“The Accident of Color: A Story of Race in Reconstruction” –  April 16, 2024

The Supreme Court of Louisiana Historical Society and the Law Library of Louisiana co-sponsored a CLE entitled The Accident of Color: A Story of Race in Reconstruction, held at the Historic New Orleans Collection on Tuesday, April 16, 2024. In this CLE, author Daniel Brook journeyed to 19th Century New Orleans and introduced attendees to cosmopolitan residents in New Orleans and Charleston, SC who elude the racial categories the rest of America takes for granted. Before the Civil War, these free, openly mixed-race urbanites enjoyed some rights of citizenship and the privileges of wealth and social status. But after Emancipation, as the formerly enslaved move to assert their rights, the black-white binary that ruled the rest of the nation began to intrude. The presentation revisited a series of intellectually provocative late-nineteenth-century court challenges to segregation brought by openly mixed-race Louisiana plaintiffs.

Speaker

Daniel Brook is a journalist and author whose writing has appeared in Harper’s, The New York Times Magazine, The New Yorker, and Legal Affairs.
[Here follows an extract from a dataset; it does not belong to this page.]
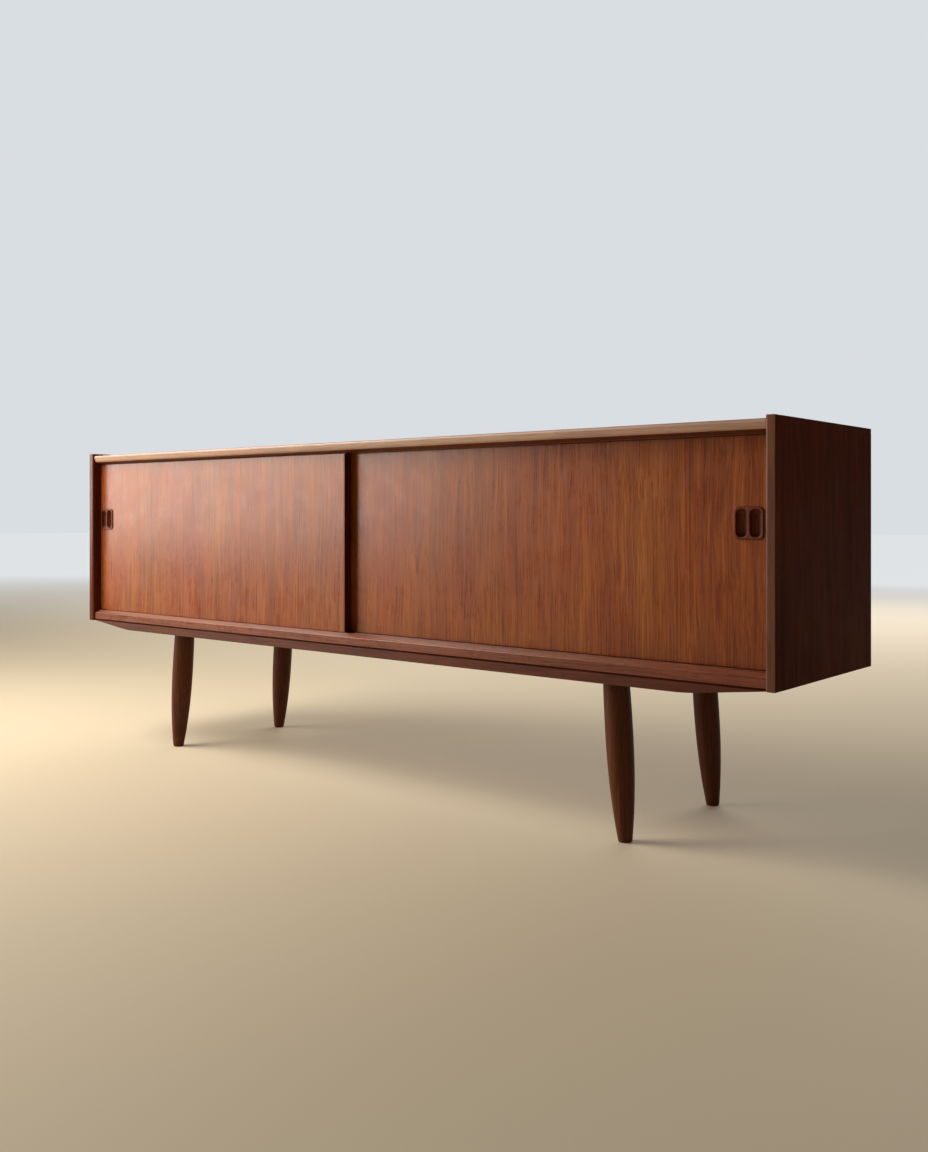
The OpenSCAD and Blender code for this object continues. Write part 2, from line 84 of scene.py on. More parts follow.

His previous book, A History of Future Cities, was longlisted for the Lionel Gelber Prize and selected as one of the ten best books of the year by The Washington Post. His next book, The Einstein of Sex, an intellectual biography of the Berlin-based race, gender, and sexuality theorist and activist Dr. Magnus Hirschfeld (1868-1935) will be published by W. W. Norton in 2025. Brook’s research and writing have been supported by fellowships from institutions including the Library of Congress and Tulane University’s New Orleans Center for the Gulf South. Born in Brooklyn, raised on Long Island, and educated at Yale, Brook lives in New Orleans.